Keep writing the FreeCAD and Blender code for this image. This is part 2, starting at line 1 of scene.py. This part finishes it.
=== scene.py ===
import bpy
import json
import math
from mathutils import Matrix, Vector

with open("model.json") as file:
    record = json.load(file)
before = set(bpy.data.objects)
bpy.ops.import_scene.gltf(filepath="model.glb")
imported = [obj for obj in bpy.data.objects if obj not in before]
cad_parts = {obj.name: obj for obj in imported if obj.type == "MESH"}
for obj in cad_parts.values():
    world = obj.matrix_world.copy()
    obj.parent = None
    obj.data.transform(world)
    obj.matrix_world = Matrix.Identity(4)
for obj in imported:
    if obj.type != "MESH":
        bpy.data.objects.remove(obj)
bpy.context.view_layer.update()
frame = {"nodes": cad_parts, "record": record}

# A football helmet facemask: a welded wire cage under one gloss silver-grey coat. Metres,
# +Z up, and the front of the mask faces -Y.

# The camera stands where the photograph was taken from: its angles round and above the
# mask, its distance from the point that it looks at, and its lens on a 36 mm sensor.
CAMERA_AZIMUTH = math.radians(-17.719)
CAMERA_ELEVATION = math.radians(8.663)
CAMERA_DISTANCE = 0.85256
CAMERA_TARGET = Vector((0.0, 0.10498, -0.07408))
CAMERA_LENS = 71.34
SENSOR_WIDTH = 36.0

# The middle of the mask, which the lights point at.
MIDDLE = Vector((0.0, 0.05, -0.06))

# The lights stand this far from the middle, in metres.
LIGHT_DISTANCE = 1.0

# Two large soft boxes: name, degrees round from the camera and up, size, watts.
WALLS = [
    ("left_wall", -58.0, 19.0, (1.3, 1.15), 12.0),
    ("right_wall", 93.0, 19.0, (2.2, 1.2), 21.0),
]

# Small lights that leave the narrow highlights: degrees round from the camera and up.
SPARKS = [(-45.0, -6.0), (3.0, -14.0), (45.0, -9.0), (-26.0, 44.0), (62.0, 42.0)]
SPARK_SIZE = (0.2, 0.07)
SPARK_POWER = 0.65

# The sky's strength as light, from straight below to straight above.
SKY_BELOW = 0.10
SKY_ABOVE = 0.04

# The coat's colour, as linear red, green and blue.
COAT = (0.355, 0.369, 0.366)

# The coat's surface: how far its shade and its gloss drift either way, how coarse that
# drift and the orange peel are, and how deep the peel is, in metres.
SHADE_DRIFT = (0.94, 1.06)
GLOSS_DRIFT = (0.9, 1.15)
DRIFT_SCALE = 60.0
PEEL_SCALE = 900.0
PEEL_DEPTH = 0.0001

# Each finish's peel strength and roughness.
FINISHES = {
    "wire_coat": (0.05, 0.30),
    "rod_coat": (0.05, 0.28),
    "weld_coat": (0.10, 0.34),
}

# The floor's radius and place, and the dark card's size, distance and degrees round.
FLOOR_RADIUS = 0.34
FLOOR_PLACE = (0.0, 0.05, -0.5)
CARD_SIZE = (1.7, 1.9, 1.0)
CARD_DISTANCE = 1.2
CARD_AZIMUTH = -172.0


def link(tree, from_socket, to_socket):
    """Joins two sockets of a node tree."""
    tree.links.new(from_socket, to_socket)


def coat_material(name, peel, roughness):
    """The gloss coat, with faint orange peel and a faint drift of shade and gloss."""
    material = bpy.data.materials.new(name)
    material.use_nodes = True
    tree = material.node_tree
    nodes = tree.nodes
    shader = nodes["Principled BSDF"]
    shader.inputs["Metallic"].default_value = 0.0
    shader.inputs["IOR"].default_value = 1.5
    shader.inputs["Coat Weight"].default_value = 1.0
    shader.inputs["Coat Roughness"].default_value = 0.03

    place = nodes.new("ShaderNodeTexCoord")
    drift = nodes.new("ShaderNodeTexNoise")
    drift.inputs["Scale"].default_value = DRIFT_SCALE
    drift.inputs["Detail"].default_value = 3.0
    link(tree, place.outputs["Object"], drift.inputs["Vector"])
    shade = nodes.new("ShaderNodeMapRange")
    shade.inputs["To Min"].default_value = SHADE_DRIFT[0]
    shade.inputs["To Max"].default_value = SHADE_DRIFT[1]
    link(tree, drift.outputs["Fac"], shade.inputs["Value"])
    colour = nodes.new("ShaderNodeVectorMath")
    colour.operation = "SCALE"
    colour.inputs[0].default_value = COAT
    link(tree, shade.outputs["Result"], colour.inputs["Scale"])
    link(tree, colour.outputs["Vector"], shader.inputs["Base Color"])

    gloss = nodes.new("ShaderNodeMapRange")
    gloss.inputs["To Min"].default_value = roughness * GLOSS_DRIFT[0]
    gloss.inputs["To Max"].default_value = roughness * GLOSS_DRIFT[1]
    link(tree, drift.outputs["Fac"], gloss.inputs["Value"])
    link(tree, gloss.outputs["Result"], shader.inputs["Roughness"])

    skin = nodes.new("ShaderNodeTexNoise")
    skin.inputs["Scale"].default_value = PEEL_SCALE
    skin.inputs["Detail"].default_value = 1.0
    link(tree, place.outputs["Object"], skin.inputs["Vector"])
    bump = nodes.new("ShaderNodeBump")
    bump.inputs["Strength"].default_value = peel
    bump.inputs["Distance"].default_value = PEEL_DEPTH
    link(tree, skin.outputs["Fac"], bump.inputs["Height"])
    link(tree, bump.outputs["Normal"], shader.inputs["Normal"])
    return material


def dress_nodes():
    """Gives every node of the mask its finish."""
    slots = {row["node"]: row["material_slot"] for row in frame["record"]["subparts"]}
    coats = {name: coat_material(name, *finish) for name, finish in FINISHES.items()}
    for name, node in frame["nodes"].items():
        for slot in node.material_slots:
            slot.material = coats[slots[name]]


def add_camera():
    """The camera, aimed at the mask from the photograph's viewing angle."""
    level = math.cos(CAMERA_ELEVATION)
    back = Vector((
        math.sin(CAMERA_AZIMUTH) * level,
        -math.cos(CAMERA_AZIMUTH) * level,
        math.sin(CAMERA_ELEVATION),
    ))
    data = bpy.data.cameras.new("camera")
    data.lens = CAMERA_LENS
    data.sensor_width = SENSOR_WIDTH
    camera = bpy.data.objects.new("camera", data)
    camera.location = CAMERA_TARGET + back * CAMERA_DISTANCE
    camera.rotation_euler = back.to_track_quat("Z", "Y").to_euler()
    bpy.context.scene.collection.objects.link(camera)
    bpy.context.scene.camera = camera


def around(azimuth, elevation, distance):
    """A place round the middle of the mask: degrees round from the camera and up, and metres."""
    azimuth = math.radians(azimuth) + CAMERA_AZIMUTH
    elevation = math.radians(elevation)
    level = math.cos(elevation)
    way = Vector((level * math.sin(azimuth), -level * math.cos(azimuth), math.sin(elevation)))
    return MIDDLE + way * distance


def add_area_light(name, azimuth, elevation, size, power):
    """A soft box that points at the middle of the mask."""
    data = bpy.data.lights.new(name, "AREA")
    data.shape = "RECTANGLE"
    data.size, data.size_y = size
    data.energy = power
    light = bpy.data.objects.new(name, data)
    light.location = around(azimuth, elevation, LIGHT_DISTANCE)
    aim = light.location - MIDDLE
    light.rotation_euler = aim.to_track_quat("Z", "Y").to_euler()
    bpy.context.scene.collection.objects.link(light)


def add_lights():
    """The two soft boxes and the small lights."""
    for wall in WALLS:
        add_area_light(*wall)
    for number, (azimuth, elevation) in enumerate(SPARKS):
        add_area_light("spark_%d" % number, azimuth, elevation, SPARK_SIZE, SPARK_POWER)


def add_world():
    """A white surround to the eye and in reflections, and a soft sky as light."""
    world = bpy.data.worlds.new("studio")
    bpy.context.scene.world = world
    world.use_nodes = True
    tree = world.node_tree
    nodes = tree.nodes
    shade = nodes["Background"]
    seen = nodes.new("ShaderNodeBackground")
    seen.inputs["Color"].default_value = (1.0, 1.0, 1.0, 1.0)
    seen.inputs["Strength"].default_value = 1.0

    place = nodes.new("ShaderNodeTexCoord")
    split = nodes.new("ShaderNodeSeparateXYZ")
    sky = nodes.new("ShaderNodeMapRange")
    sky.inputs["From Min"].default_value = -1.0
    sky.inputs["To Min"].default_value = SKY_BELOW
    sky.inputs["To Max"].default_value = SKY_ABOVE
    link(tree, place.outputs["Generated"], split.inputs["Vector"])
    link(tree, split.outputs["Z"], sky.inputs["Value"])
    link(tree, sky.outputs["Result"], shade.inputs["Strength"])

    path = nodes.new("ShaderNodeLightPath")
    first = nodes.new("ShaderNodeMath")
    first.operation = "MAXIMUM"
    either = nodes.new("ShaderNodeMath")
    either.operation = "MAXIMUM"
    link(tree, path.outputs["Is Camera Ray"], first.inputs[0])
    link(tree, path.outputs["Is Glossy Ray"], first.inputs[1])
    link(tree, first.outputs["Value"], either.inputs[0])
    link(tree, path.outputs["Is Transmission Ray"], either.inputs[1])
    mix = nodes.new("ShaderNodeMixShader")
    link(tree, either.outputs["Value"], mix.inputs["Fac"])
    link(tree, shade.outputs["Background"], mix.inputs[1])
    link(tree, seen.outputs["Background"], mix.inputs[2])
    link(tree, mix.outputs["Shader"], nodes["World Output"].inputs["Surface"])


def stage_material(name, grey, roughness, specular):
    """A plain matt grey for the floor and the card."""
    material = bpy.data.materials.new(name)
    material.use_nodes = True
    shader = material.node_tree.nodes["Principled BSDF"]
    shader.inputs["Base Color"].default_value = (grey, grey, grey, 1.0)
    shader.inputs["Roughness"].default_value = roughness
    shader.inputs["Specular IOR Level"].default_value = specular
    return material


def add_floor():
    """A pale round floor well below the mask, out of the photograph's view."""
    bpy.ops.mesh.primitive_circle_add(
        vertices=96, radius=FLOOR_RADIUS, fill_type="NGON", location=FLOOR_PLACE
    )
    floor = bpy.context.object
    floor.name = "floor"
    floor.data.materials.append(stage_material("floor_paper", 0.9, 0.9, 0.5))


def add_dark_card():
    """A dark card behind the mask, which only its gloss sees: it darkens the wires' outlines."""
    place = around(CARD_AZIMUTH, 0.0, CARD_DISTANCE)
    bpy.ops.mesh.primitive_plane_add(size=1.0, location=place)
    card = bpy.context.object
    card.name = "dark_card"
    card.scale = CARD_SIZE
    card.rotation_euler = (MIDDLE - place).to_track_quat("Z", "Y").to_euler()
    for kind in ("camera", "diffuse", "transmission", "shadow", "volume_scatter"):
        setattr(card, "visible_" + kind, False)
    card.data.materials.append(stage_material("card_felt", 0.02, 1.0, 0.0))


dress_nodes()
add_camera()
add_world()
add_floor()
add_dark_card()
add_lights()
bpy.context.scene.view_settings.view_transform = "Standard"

----------

* [Goal] Begin at the line containing "bpy.context.view_layer.update()", end at the line containing "SENSOR_WIDTH = 36.0", and reproduce every line in that range exactly, both ends included.

* [Answer for this exercise]
bpy.context.view_layer.update()
frame = {"nodes": cad_parts, "record": record}

# A football helmet facemask: a welded wire cage under one gloss silver-grey coat. Metres,
# +Z up, and the front of the mask faces -Y.

# The camera stands where the photograph was taken from: its angles round and above the
# mask, its distance from the point that it looks at, and its lens on a 36 mm sensor.
CAMERA_AZIMUTH = math.radians(-17.719)
CAMERA_ELEVATION = math.radians(8.663)
CAMERA_DISTANCE = 0.85256
CAMERA_TARGET = Vector((0.0, 0.10498, -0.07408))
CAMERA_LENS = 71.34
SENSOR_WIDTH = 36.0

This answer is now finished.